At issue is a resolution that would directly criticize Israel's construction of Jewish settlements in lands the Palestinians hope to include in their future state. Most of the world is united in opposition to Israel on the question. The primary holdout at the UN has been the United States, which see settlements as illegitimate but has traditionally used its veto power as a permanent member of the Security Council to block such resolutions on the grounds that Israeli-Palestinian disputes should be addressed through negotiation.

If the vote proceeds and the draft resolution is left unchanged, the US may take a different tack.

Officials said the UN ambassador to the United Nations, Samantha Power, was already working on a possible "explanation of vote" that she would read out afterward. They said the US hasn't shifted its position in the last day, meaning an abstention would still be the likely course of action. The officials weren't authorized to speak publicly on the matter and demanded anonymity.

A US abstention would be a stunning culmination of years of icy relations between Obama and Israeli Prime Minister Benjamin Netanyahu. And it would put Obama in open conflict with Trump on a key foreign policy matter at a time when they've been promising a smooth transition.

On yesterday, an Israeli official said Obama and Secretary of State John Kerry "secretly cooked up with the Palestinians an extreme anti-Israeli resolution behind Israel's back, which would be a tail wind for terror and boycotts and effectively make the Western Wall occupied Palestinian territory." The official, who wasn't authorized to be quoted by name, also praised Trump for heading off the resolution on Thursday.

Israel knew the US was coordinating an "ambush" with the Palestinians, said another Israeli official, who similarly demanded anonymity.

A senior Obama administration official fired back, saying Egypt championed the resolution "from the start" and crediting "other Security Council members, not the United States," for the renewed push on yesterday. The resolution is now sponsored by New Zealand, Malaysia, Senegal and Venezuela.

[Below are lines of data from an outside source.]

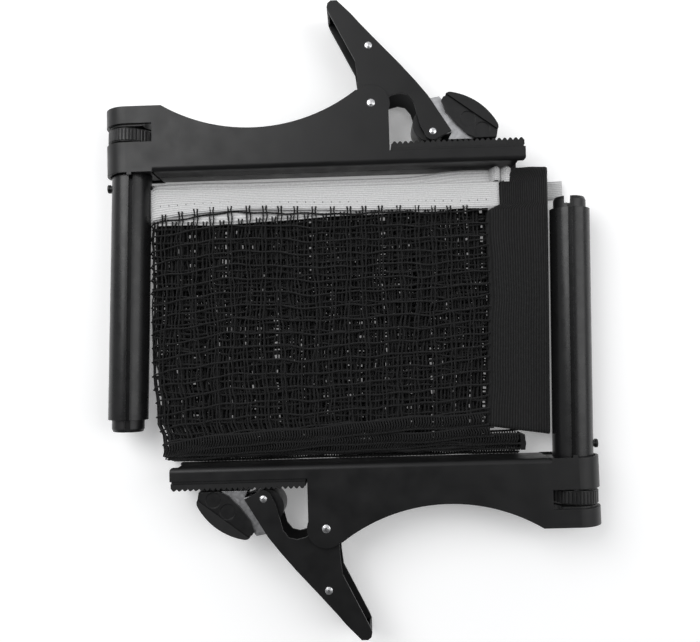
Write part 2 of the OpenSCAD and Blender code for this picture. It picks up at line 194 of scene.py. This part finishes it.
rubber = material("black_rubber", (0.006, 0.006, 0.0063), 0.62, grain=(0.3, 0.02), tone=(6, 0.8, 1.25),
                  edge=0.3, spec=0.36)
pad_rubber = material("pad_rubber", (0.01, 0.01, 0.0103), 0.6, grain=(0.35, 0.02), tone=(4, 0.85, 1.2),
                      edge=0.4, spec=0.3)
nylon = material("black_nylon", (0.007, 0.007, 0.0073), 0.36, grain=(0.5, 0.01), tone=(10, 0.85, 1.2),
                 edge=0.5, spec=0.4)
twine = material("net_twine", (0.0065, 0.0065, 0.0068), 0.8, grain=(0.25, 0.05), tone=(0.9, 0.55, 1.5),
                 spec=0.32, sheen=0.06)
# The white tape's ribs: colour down to 0.8 in the grooves, painted shade
white = material("white_tape", (0.74, 0.74, 0.74), 0.85, grain=(0.35, 0.06), tone=(0.8, 0.88, 1.08),
                 wave=(1.0, "Y", 0.2, 0.8), sheen=0.4, uv=True)
# The sleeve's ribs: colour down to 0.3 in the grooves, painted shade
sleeve_cloth = material("sleeve_cloth", (0.014, 0.014, 0.0143), 0.85, grain=(0.3, 0.05), tone=(2, 0.75, 1.3),
                        wave=(1.3, "X", 0.25, 0.3), spec=0.35, sheen=0.08, uv=True)
thread = material("stitch_thread", (0.16, 0.16, 0.16), 0.7, grain=(0.2, 0.02), tone=(1, 0.8, 1.2))

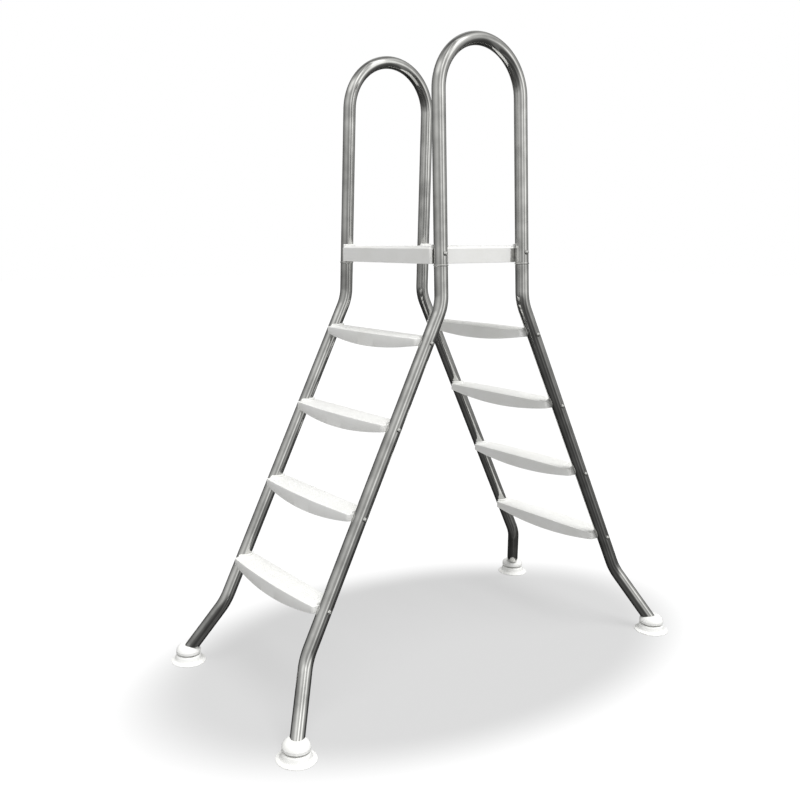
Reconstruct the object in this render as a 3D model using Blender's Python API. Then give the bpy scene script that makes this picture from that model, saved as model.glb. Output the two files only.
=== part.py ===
"""Free-standing pool ladder: two climbing sides joined by two handrail hoops and a platform.

World frame: +X runs from the outer side to the pool side, +Y to the climber's left, +Z up.
The origin is on the ground, midway between the four feet. Units are metres.
"""

import math

import bmesh
import bpy
from mathutils import Vector

# Tube
TUBE_R = 0.0215
TUBE_WALL = 0.0015
TUBE_SIDES = 12
BEND_R = 0.14

# Centreline of one leg, in the quarter where X and Y are positive
HOOP_TOP_Z = 2.040
HOOP_HALF_X = 0.171
UPPER_BEND = Vector((HOOP_HALF_X, 0.2585, 1.217))
LOWER_BEND = Vector((0.662, 0.2557, 0.220))
FOOT_AXIS = Vector((0.7555, 0.3535, 0.0335))
HOOP_LEAN = Vector((0.0, -0.0341, 1.0))
STILE_RUN = (LOWER_BEND - UPPER_BEND) / (UPPER_BEND.z - LOWER_BEND.z)

# Joint between a hoop and a stile
BEAD_Z = 1.3410
BEAD_HALF = 0.0033
BEAD_R = 0.0233
FERRULE_HALF = 0.052
FERRULE_WALL = 0.0025

# Steps
STEP_TOP_Z = 1.1205
STEP_RISE = 0.2515
STEP_COUNT = 4
STEP_HALF = 0.244
STEP_FRONT = 0.043
STEP_REAR = 0.038
STEP_BOW = 0.012
SKIRT_END = 0.022
SKIRT_BOW = 0.022
STEP_CORNER = 0.008
STEP_STATIONS = (0.84, 0.56, 0.28)
BOLT_DROP = 0.0135

# Platform
DECK_BOTTOM = 1.345
DECK_TOP = 1.397
DECK_HALF_X = 0.201
DECK_HALF_Y = 0.239
DECK_CORNER = 0.008
DECK_EDGE = 0.0055
DECK_BOLT_Z = 1.377

# Moulded walls
SHELL = 0.0035
EDGE = 0.003
POCKET_HALF_Y = 0.214
RIB = 0.003
CELLS = 3
DECK_ROOF = SHELL + 0.001
EAR_R = 0.0285
EAR_RISE = 0.007
EAR_ROOT = 0.006
EAR_EDGE = 0.002
EAR_TAPER = 0.93
EAR_INSET = 0.001
BORE_R = 0.0224
BORE_SIDES = 16

# Platform bracket
BRACKET_T = 0.002
BRACKET_IN = 0.036
BRACKET_OUT = 0.0215
BRACKET_R = TUBE_R + 0.0015
BRACKET_TOP = DECK_TOP - 0.007

# Bolts
BOLT_R = 0.004
BOLT_HOLE_R = 0.0046
BOLT_HEAD_R = 0.0075
BOLT_HEAD_H = 0.0055
BOLT_TIP_Y = 0.2195
BOLT_SIDES = 8
STEP_HOLE_DEPTH = 0.020
DECK_HOLE_DEPTH = 0.012
HOLE_FLOOR_Y = BOLT_TIP_Y - 0.0005

# Feet
PIVOT_Z = 0.022
BALL_R = 0.010
SOCKET_R = 0.0108
SOCKET_MOUTH = 40
NECK_R = 0.0055
LIP_R = 0.0585
CAP_R = 0.041
CAP_BOTTOM = 0.030
CAP_BAND = 0.009
CAP_TOP = 0.056
CAP_FLOOR = 0.004
TUBE_END_Z = 0.0395
FOOT_SIDES = 16
SOCKET_RIM_R = 0.012
BELL = ((LIP_R - 0.001, 0.0), (LIP_R, 0.0025), (LIP_R - 0.0055, 0.0042), (0.0478, 0.0115), (0.0395, 0.0245))

# Clearance between neighbours, and how far a cutter runs past what it cuts
GAP = 0.0003
PAST = 0.01
FAR_PAST = 0.06

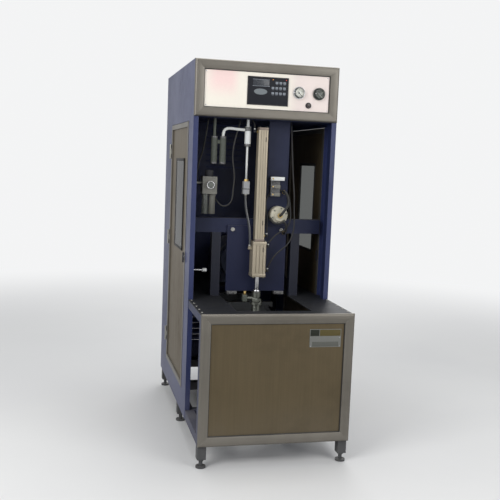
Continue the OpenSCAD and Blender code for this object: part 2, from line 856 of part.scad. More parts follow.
module yoke_plate() color("slategray") difference() {
    block([-platen_w / 2, yoke_y, platen_z], [platen_w / 2, yoke_y + platen_t, platen_z + platen_h]);
    for (x = [-tie_x, tie_x], z = [-tie_z, tie_z])
        rod_y([x, yoke_y - 1, clamp_z + z], tie_r, platen_t + 2);
    rod_y([0, yoke_y - 1, clamp_z], clamp_r, platen_t + 2);
}

module clamp_cylinder() color("lightsteelblue") translate([0, 0, clamp_z]) difference() {
    union() {
        rod_y([0, barrel_y, 0], clamp_r, barrel_l);
        rod_y([0, yoke_y - flange_t, 0], clamp_r + flange_rim, flange_t);
    }
    rod_y([0, barrel_y + barrel_end, 0], clamp_r - barrel_wall, barrel_l - 2 * barrel_end);
    rod_y([0, barrel_y - 1, 0], clamp_rod_r + running, barrel_end + 2);
}

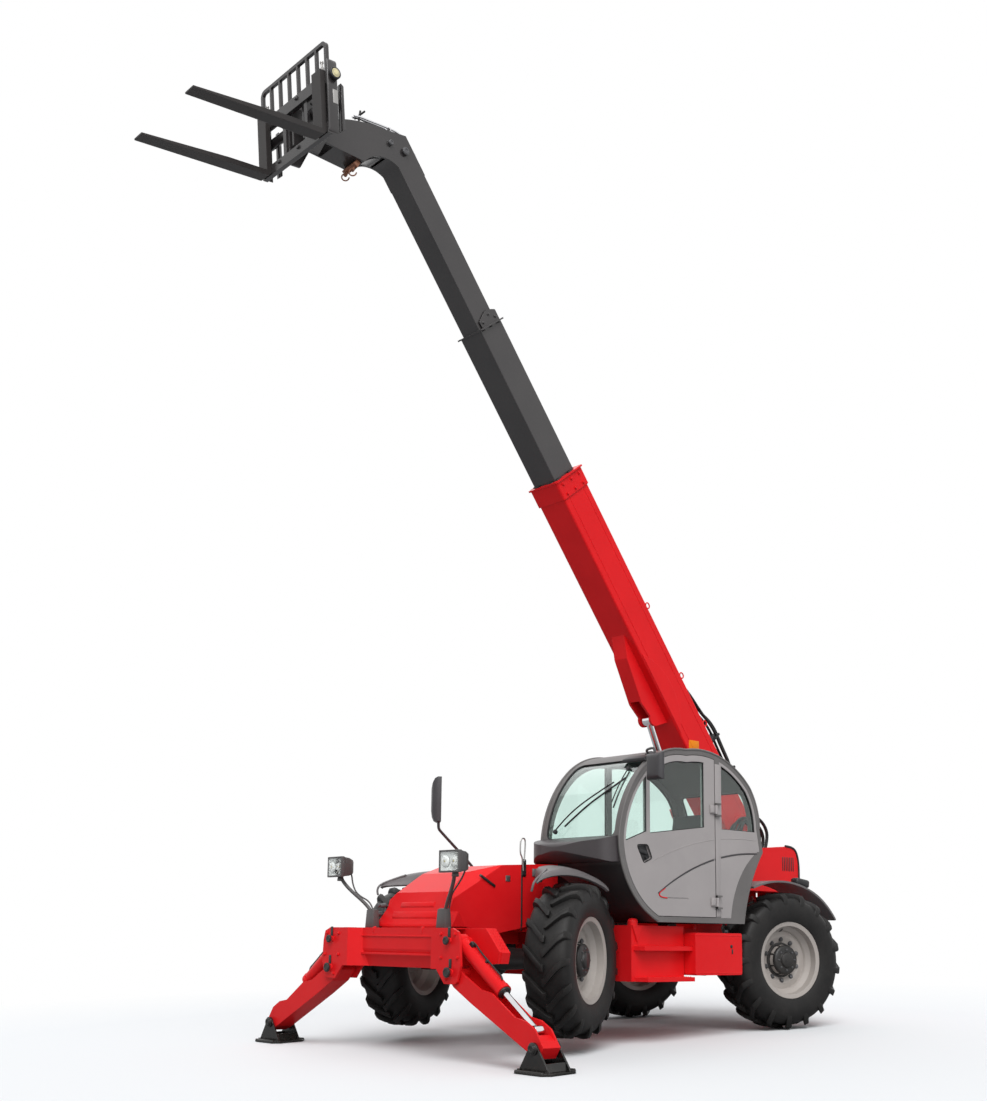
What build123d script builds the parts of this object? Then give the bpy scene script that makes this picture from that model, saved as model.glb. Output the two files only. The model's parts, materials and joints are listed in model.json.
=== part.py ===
from build123d import *
from math import atan2, cos, degrees, hypot, radians, sin
import os

os.makedirs("parts", exist_ok=True)

# A telescopic handler on four steered wheels, with two front stabilisers, in millimetres.
# X points to the machine's left (the cab side), Y to its rear and Z up.  Everything is drawn with
# the machine level and then set on its stabilisers by `stance`.

# ---------------------------------------------------------------- driving dimensions
wheelbase = 2800
rear_axle_y = 2505
front_axle_y = rear_axle_y - wheelbase
tyre_radius = 625
tyre_width = 400
rim_radius = 325
kingpin_x = 800
wheel_offset = 200              # kingpin to the middle plane of the wheel
front_steer = 23.8              # degrees, wheels turned to the left
rear_steer = -11.8
nose_up = 2.3                   # degrees that the stabilisers lift the nose

frame_half = 400                # outer faces of the two side plates of the frame
plate = 30
belly_z = 480
frame_top = 900
axle_pad_z = 745                # where the axles bolt under the frame
frame_arch = 850                # lower edge of the side plates over the front axle
tail_deck = 800                 # lower face of the deck over the rear axle
tail_length = 745               # rear axle to the end of the frame

cab_right = 190
cab_left = 1150
cab_floor_z = 945
cab_wall = 40
glass = 6

boom_x = -93                    # middle plane of the boom
pivot_y = 3092
pivot_z = 1926
boom_angle = 52.25
pivot_pin_r = 45

# section: width, height, wall, middle above the pivot line, rear end, front end (along the boom)
outer_w, outer_h, outer_wall, outer_rear, outer_front = 345, 385, 10, -230, 4100
middle_w, middle_h, middle_wall, middle_n, middle_rear, middle_front = 288, 310, 8, -15, 1500, 5660
inner_w, inner_h, inner_wall, inner_n, inner_rear, inner_front = 232, 258, 8, -25, 3000, 7330
pad_gap = 0.3                   # wear pads to the section that slides in them

lift_eye_s, lift_eye_n = 1549, -327     # lift cylinder's eye on the boom
lift_base_y, lift_base_z = 2805, 980
carriage_s, carriage_n = 7740, -800     # carriage pivot on the boom head
tilt_base_s, tilt_base_n = 7330, 0      # tilt cylinder's base in the boom head
carriage_tilt = 5.0                     # degrees, fork tips down from the machine's level
fork_spread = 424
fork_length = 1180

beam_y = front_axle_y - 940     # middle plane of the stabiliser legs
leg_pivot_x, leg_pivot_z = 815, 529
cylinder_pin_x, cylinder_pin_z = 798, 771
foot_pin_x, foot_pin_z = 1761, 24
leg_width = 170
beam_top = 868
foot_height = 174               # foot pin above the ground
foot_gap = 12
lamp_base_y = front_axle_y - 862

fit = 5                         # running clearance of moving pieces
slip = 0.3                      # clearance of pieces that seat on each other

# ---------------------------------------------------------------- frames of reference
stance = Location((0, rear_axle_y, tyre_radius), (-nose_up, 0, 0)) * Location((0, -rear_axle_y, -tyre_radius))
along = Vector(0, -cos(radians(boom_angle)), sin(radians(boom_angle)))      # up the boom
above = Vector(0, sin(radians(boom_angle)), cos(radians(boom_angle)))       # square to it, upwards
pivot = Vector(boom_x, pivot_y, pivot_z)


def side(x):
    """Plane for a side profile drawn in (y, z)."""
    return Plane(origin=(x, 0, 0), x_dir=(0, 1, 0), z_dir=(1, 0, 0))


def front(y):
    """Plane for a front profile drawn in (x, z)."""
    return Plane(origin=(0, y, 0), x_dir=(1, 0, 0), z_dir=(0, -1, 0))


def deck(z):
    """Plane for a plan view drawn in (x, y)."""
    return Plane.XY.offset(z)


def boom_side(x):
    """Plane for a boom profile drawn in (along, above), x from the boom's middle."""
    return Plane(origin=pivot + Vector(x, 0, 0), x_dir=along, z_dir=(-1, 0, 0))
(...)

Senior Palestinian official Hanan Ashrawi said she is "confident it will pass."

Palestinians "are not subject to deals among governments," Ashrawi said.

The US, along with the Palestinians and nearly all of the international community, considers Israeli settlements in the West Bank and east Jerusalem obstacles to peace. Some 600,000 Israelis live in the two territories, which Israel captured in the 1967 Mideast war.

Trump has signaled he will be far more sympathetic to Israel. His campaign platform made no mention of the establishment of a Palestinian state, a core policy objective of Democratic and Republican presidents over the past two decades. He also has vowed to move the US Embassy from Tel Aviv to Jerusalem, potentially putting the US at odds with the Palestinians and almost the entire remainder of the international community. Trump's pick for ambassador to Israel, Jewish-American lawyer David Friedman, is a donor and vocal supporter of the settlements.

Israeli diplomats believe they were misled by the US during a meeting last week between high-ranking Israeli and Obama administration officials in which the US side offered reassurances about its efforts to support Israel but declined to explicitly state that the US would veto such a resolution if it came up. The Israelis told their counterparts that "friends don't take friends to the Security Council," the official said.

The Egyptian-sponsored resolution had demanded that Israel halt settlement activities in occupied territories claimed by the Palestinians and declared that existing settlements "have no legal validity." It is little different in tone or substance from Obama's view.

The resolution would be more than symbolic. While it didn't demand sanctions on Israel, its language could have hindered Israel's negotiating position in future peace talks. And given the widespread international opposition to settlements, it would have been nearly impossible for Trump to reverse it.

Egypt said the telephone call between Abdel-Fattah el-Sissi and Trump included an agreement to give the incoming US administration a chance to try and resolve the Israeli-Palestinian conflict. It took place several hours after the Egyptian postponement.

Palestinians said they were blindsided by the action of Egypt, the the first Arab country to make peace with Israel. The two countries have tightened security ties in recent years in a shared struggle against Islamic militants.